On a similar note, this weekend, LaborNotes published an exploration of the Teamsters’ upcoming election, which will be conducted next month. The stakes, as the piece notes, are high: the winner, who will lead the union for the next five years, will be tasked with expanding organizing efforts, including in the Teamsters’ nationwide Amazon campaign, and bargaining the union’s – and the country’s – largest contract with UPS, which is set to expire in 2023. The union’s current President, James P. Hoffa (son of Jimmy Hoffa), is retiring after more than 20 years at the union’s helm, and there are two leadership slates vying to replace him, each of which has been campaigning for almost two years. One slate – “Teamster Power” – has received the endorsement of Hoffa and other current union leadership; the other – known as the “OZ” slate – is an insurgent campaign led by Sean O’Brien of Local 25 in Boston and Fred Zuckerman of Local 89 in Louisville in coalition with Teamsters for a Democratic Union. It is not the first time these two groups have crossed swords: Zuckerman ran for president against Hoffa in 2016 and came within two percent of defeating him; and, in an attempt to pacify the insurgency, O’Brien was appointed by Hoffa to lead the contract negotiations at UPS in 2017 but was ultimately fired, because, according to a public letter he wrote shortly after, of his “desire to include representatives from locals who opposed [Hoffa] in the last election.” In contrast to the UAW, the Teamsters is one of the few unions in the U.S. in which all members are eligible to vote directly for top leadership positions, and ballots were mailed out earlier this month, on October 4.

In political news, a program to replace the nation’s coal- and gas-fired power plants with renewable wind, solar, and nuclear energy – the single most critical part of President Biden’s ambitious climate agenda, which included $150 billion to incentivize utility companies to switch from burning fossil fuels to renewable energy sources – is likely to be dropped from the $3.5 trillion budget reconciliation bill because of opposition from Sen. Joe Manchin, who has infamously deep ties to the coal industry. He has received more campaign donations from fossil fuel companies than any other senator, and, perhaps even more damningly, he also profits personally from the industry: He owns up to $5 million in stock in a coal brokerage firm that he founded in 1988, which is now controlled by his son, and he made nearly $500,000 in dividends from his stock ownership last year, according to his Senate financial disclosure report. In response to Manchin’s self-interested obstructionism, Democrats are attempting to rewrite the legislation without the key clean energy program and instead piece together alternatives – such as a carbon tax – that could cut emissions, although these alternatives will face their own set of political challenges. In short, Biden’s climate agenda, which prioritized union jobs and other labor objectives, is, like much of the rest of his overwhelmingly popular agenda, in perilous condition because of the self-serving intransigence of so-called “moderate” Democrats – although, in reality, there is nothing moderate about climate denialism.

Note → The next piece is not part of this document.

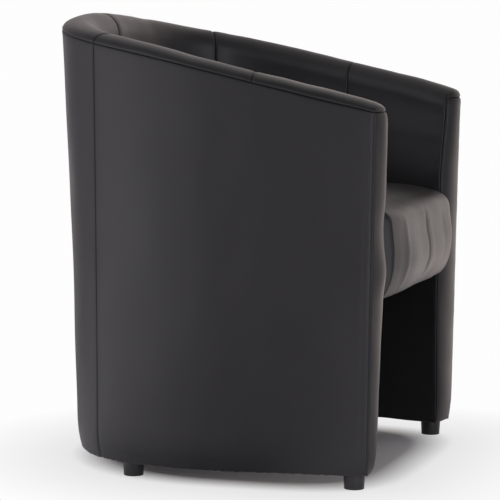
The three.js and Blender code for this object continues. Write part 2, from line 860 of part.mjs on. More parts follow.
// Feet: moulded glides whose studs screw up into the base rails
const up = new THREE.Vector3(0, 0, 1);
const footTop = shellClearance - fitGap;
const bossTop = baseBottom - fitGap;
const studBottom = bossTop - studGrip;
const studTop = baseTop - studCover;
const studLength = studTop - studBottom;
const footRadius = footDiameter / 2;
const studRadius = studDiameter / 2;
const studHoleRadius = studRadius + fitGap;
const footProfile = [
  [0, 0],
  [footBottomDiameter / 2 - footChamfer, 0],
  [footBottomDiameter / 2, footChamfer],
  [footRadius, footTop],
  [footBossDiameter / 2, footTop],
  [footBossDiameter / 2, bossTop],
  [studHoleRadius, bossTop],
  [studHoleRadius, studBottom - fitGap],
  [0, studBottom - fitGap],
];
const studProfile = [[0, 0], [studRadius, 0], [studRadius, studLength], [0, studLength]];
const footShares = {
  front: 1 - frontFootSetback / planLength,
  rear: rearSeamShare + rearFootSetback / planLength,
};
for (const [end, share] of Object.entries(footShares)) {
  for (const [side, sign] of [['left', 1], ['right', -1]]) {
    const place = wallPlace(share, () => hemThickness / 2, shellClearance);
    place.x *= sign;
    place.z = 0;
    addTurned(`foot_${end}_${side}`, footProfile, place, up, plastic, footSides);
    const studPlace = place.clone().setZ(studBottom);
    addTurned(`foot_stud_${end}_${side}`, studProfile, studPlace, up, steel, fastenerSides);
    const hole = toolAlong(studHoleRadius, studPlace, place.clone().setZ(studTop + fitGap));
    drill(baseRails[side], hole);
  }
}

// Seat bolts: through the seat rails and the inner wall into the ledgers
const boltRadius = boltDiameter / 2;
const boltHeight = (seatRailBottom + seatRailTop) / 2;
const boltShares = { front: 1 - frontBoltSetback / planLength, rear: rearBoltShare };
for (const [end, share] of Object.entries(boltShares)) {
  const covers = share > armSeamShare ? armCovers : quarterCovers;
  for (const [side, sign] of [['left', 1], ['right', -1]]) {
    const inner = wallPlace(share, (station) => seatRailTo(station) - boltSeatDepth, boltHeight);
    const outer = wallPlace(share, () => timberTo - boltGrip, boltHeight);
    inner.x *= sign;
    outer.x *= sign;
    const way = outer.clone().sub(inner).normalize();
    const reach = outer.distanceTo(inner);
    const profile = [
      [0, 0],
      [boltHeadDiameter / 2, 0],
      [boltHeadDiameter / 2, boltHeadHeight],
      [boltRadius, boltHeadHeight],
      [boltRadius, boltHeadHeight + reach],
      [0, boltHeadHeight + reach],
    ];
    const place = inner.clone().addScaledVector(way, -boltHeadHeight);
    addTurned(`seat_bolt_${end}_${side}`, profile, place, way, steel, fastenerSides);
    const hole = toolAlong(
      boltRadius + fitGap,
      inner.clone().addScaledVector(way, -cutOverrun),
      outer.clone().addScaledVector(way, fitGap),
    );
    const clamped = [seatRails[side], seatCover, covers[side]];
    const held = [armFoams[side], sideLiners[side], ledgers[side]];
    [...clamped, ...held].forEach((piece) => drill(piece, hole));
    drill(seatRails[side], toolAlong(
      boltHeadDiameter / 2 + fitGap,
      inner.clone().addScaledVector(way, -boltSeatDepth - cutOverrun),
      inner.clone().addScaledVector(way, fitGap),
    ));
  }
}

export default group;
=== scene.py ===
"""Tub chair: covers, padding, stitching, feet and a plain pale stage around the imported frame."""

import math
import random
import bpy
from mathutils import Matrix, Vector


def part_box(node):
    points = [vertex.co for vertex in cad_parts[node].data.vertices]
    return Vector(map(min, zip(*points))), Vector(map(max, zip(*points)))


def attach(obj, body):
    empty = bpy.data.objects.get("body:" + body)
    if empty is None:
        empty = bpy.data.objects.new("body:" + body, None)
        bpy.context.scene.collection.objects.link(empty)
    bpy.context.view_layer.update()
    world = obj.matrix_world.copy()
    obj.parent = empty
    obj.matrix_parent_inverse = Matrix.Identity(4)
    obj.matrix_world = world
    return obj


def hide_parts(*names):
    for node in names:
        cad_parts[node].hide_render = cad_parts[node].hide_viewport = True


bl_info = {
    "name": "Tub Chair",
    "version": (1, 0, 0),
    "blender": (4, 5, 0),
    "location": "View3D > Sidebar > Tub Chair",
    "description": "Upholsters a tub chair round its frame and sets it on a pale stage",
    "category": "Add Mesh",
}

import bpy
import numpy as np
from bpy.props import FloatProperty, FloatVectorProperty, PointerProperty
from mathutils import Vector

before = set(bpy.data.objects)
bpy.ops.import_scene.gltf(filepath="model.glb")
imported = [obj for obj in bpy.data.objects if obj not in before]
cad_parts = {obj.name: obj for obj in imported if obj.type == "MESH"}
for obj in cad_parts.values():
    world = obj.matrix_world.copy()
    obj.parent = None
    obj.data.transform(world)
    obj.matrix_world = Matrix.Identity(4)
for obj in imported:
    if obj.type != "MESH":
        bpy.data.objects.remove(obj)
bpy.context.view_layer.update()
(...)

Finally, for those interested in a weekend read, an article published in Jacobin on Saturday details the efforts of Starbucks workers in three locations in Buffalo, laboring jointly under the moniker Starbucks Workers United, to unionize their stores. It also describes the aggressive and coercive anti-union tactics adopted by Starbucks management, which earlier this week included the closure of two stores involved in the unionization campaign and the enlisting of Little Mendelson, the largest anti-union law firm in the country. These actions are in direct contrast to Starbucks’ carefully cultivated egalitarian and communitarian image and its insistence that its workers are “partners” and “family.” Starbucks workers, of course, have long realized that this hollow rhetoric ends where the company’s bottom line begins, and any supposed familial warmth hardens into icy self-interest as soon as profit margins are threatened. These artificial, fabricated relationships foisted onto workers by their employers pale in comparison to the genuine brotherhood and solidarity of the labor movement.